Das Tagebuch des Caspar Kruse III, Scharfrichter: Goslar, 22. Oktober 1638 – Werkzeuge
Die Luft roch nach nassem Laub und Rost. Der Herbst hatte sich tief in die Pflastersteine von Goslar eingenistet. In der Stadt schwebte Nebel zwischen den Fachwerkhäusern, doch in meiner Werkstatt am Rande des Rosenbergs war es trocken. Ich hatte das Feuer angefacht und die Werkzeuge bereitgelegt. Heute war Wartungstag. Keine Aufträge, keine Vorladungen, keine Befehle des Rates – nur ich, die Stille und meine Geräte.
Zuerst das Langschwert. Es lag auf seinem Brett, in mit Öl getränktes Leinen gewickelt. Ich löste die Tücher, nahm es mit beiden Händen auf. Es fühlte sich vertraut an, wie der Hammer in der Hand eines Zimmermanns. Die Balance war noch gut. Die Schneide glänzte, doch ich wusste, dass immer Raum für Verbesserung bleibt. Mit dem Wetzstein zog ich langsam, geduldig, in langen Zügen.
Das Schwert ist für den gnädigen Tod – die reine Enthauptung, wenn das Recht es befiehlt. Kein Schwung, kein Chaos. Ein Schlag. Eine Stille.
Dann das Radmesser. Kurz, gebogen, gemacht, um Sehnen zu treffen, Knie zu spalten, Knochen zu brechen – für jene, die auf dem Rad enden. Kalk klebte noch daran vom letzten Gebrauch, vor Monaten – ein Straßenräuber aus Vienenburg, glaube ich. Ich schabte die Reste mit einer Stahlbürste ab, ölte den Griff und prüfte die Kante: nicht zu scharf. Das Rad ist kein Werk der Präzision. Es ist ein Werk des Beispiels. Doch das Messer muss dennoch sprechen.
Die Folterdaumen – kleine eiserne Schalen, verbunden mit Lederriemen.
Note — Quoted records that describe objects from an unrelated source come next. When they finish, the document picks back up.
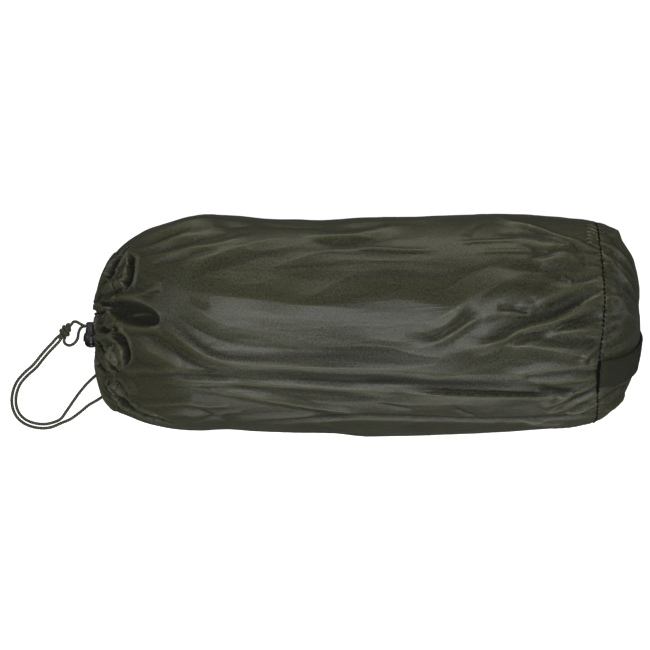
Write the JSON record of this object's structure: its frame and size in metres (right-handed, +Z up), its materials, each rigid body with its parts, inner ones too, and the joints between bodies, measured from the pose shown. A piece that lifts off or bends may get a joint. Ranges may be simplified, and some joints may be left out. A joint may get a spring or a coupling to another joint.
{
  "type": "drawstring stuff sack with packed net",
  "caption": "Full cloth stuff sack lying on its side, mouth drawn shut by a cord with a lock and a knot, webbing strap across its round bottom.",
  "frame": {"origin": "middle of the underside of the sack's box, without its free cord and what is on the cord", "axes": "+X along the sack from its drawn mouth to its sewn bottom, +Z up from the surface it lies on"},
  "size_m": [0.5548, 0.1933, 0.1707],
  "materials": {
    "cloth": "plain-woven olive nylon with a soft sheen",
    "webbing": "olive twill webbing",
    "net": "matt reddish-brown net cloth",
    "cord": "round braided cord, olive with dark strands",
    "lock_barrel": "satin dark grey moulding",
    "lock_button": "satin black moulding"
  },
  "bodies": {
    "sack": {"sack_body": "cloth", "end_panel": "cloth", "grab_strap": "webbing", "net_peek": "net", "cord_loop_a": "cord", "cord_loop_b": "cord", "cord_tail_a": "cord", "cord_tail_b": "cord", "cord_knot": "cord", "lock_barrel": "lock_barrel"},
    "button": {"lock_button": "lock_button"}
  },
  "joints": [
    {"name": "lock_press", "type": "slide", "parent": "sack", "child": "button", "axis": [0, 1, 0], "range_m": [0, 0.003], "stiffness_N_per_m": 600, "springref_m": -0.003}
  ]
}
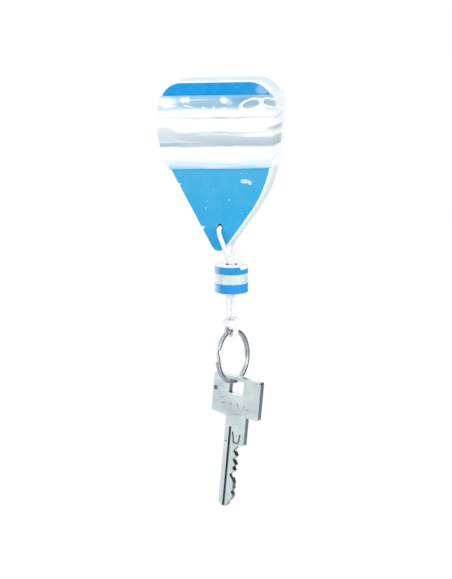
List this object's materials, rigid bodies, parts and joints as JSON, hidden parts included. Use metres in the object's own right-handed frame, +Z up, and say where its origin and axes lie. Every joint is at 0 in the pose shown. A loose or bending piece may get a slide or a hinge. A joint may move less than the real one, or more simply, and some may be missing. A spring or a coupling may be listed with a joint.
{
  "type": "floating keychain",
  "caption": "Drop-shaped foam float with a printed front on a thin cord, with a striped foam bead, a knot, a split ring and a cylinder key hanging below.",
  "frame": {"origin": "middle of the float's top edge, where it is held; the cord's hole is 67.1 mm straight below it", "axes": "+Z up along the hanging chain, -Y out of the float's printed front, +X to the float's right seen from the front"},
  "size_m": [0.058, 0.0246, 0.1985],
  "materials": {
    "white_foam": "matte",
    "blue_foam": "matte",
    "blue_print": "satin",
    "band_print": "gloss",
    "white_cord": "matte",
    "nickel_plate": "polished",
    "nickel_silver": "satin"
  },
  "bodies": {
    "float": {"float_body": "white_foam", "face_film": "blue_print", "wrap_band": "band_print"},
    "hanging_cord": {"cord": "white_cord", "ring_knot": "white_cord"},
    "bead": {"bead_top": "blue_foam", "bead_middle": "white_foam", "bead_bottom": "blue_foam"},
    "ring": {"split_ring": "nickel_plate"},
    "hanging_key": {"key": "nickel_silver"}
  },
  "joints": [
    {"name": "cord_swing", "type": "hinge", "parent": "float", "child": "hanging_cord", "pos_m": [0, 0, -0.0671], "axis": [0, -1, 0], "range_deg": [-60, 60], "deforming": ["cord"]},
    {"name": "bead_slide", "type": "slide", "parent": "hanging_cord", "child": "bead", "axis": [0.0767, 0, 0.9971], "range_m": [-0.0117, 0], "deforming": ["cord"]},
    {"name": "ring_swing", "type": "hinge", "parent": "hanging_cord", "child": "ring", "pos_m": [0.0004, 0, -0.11625], "axis": [-0.2419, -0.9703, 0], "range_deg": [-45, 45]},
    {"name": "key_swing", "type": "hinge", "parent": "ring", "child": "hanging_key", "pos_m": [0.0004, 0, -0.13975], "axis": [-0.2419, -0.9703, 0], "range_deg": [-60, 60]}
  ]
}
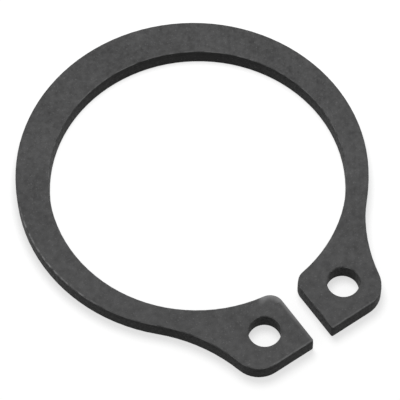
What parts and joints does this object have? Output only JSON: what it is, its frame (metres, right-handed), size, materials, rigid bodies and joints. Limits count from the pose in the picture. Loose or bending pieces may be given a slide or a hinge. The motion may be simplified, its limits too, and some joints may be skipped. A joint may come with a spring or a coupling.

Sie umklammern die Finger, drehen, bis die Knochen brechen. Ich prüfte das Leder, schlug einen Nagel im Rahmen fest. Hier darf sich nichts lösen. Kein Spielraum, wenn der Schmerz das Werkzeug ist. Ich machte das Leder mit Wachs wasserdicht, rieb es geschmeidig und legte sie zurück in die Holzkiste mit dem Eisenschloss.
Dann die Fußwalze: ein Block mit gezackten Rollen, bestimmt, um Füße zu zerquetschen. Die Ränder waren verkalkt, alte Blut- und Fettreste klebten in den Rillen. Ich legte sie in warmes Wasser mit Holzasche, scheuerte mit einer Kupferbürste, ölte die Achsen mit Leinöl. Das Gerät quietschte noch, aber es drehte wieder.
Zuletzt: das Schafottmesser. Kürzer als das Schwert, breiter, bestimmt für Schläge an weniger ehrenvollen Orten. Frauen manchmal. Oder Jungen, die auf dem Platz bestraft werden, ohne das Haupt zu verlieren. Das Messer lag wie eine schlafende Schlange in seiner Scheide. Ich zog es heraus und sah mein eigenes Gesicht im Stahl: müde, ruhig, ohne Verwirrung. Ich schliff es ohne Eile.
Ich mache das immer selbst. Kein Knecht, kein Sohn.
Das ist meine Pflicht, mein Handwerk.
Was ich gebrauche, um Recht zu vollziehen, muss recht in meiner Hand liegen. Denn:
Ein stumpfes Messer ruft Spott hervor.
Ein scharfes Messer ruft Stille hervor.
Und in dieser Stille vollzieht sich das Urteil.
Ohne Jubel. Ohne Klage.
Nur das Geräusch des Stahls – und dann nichts.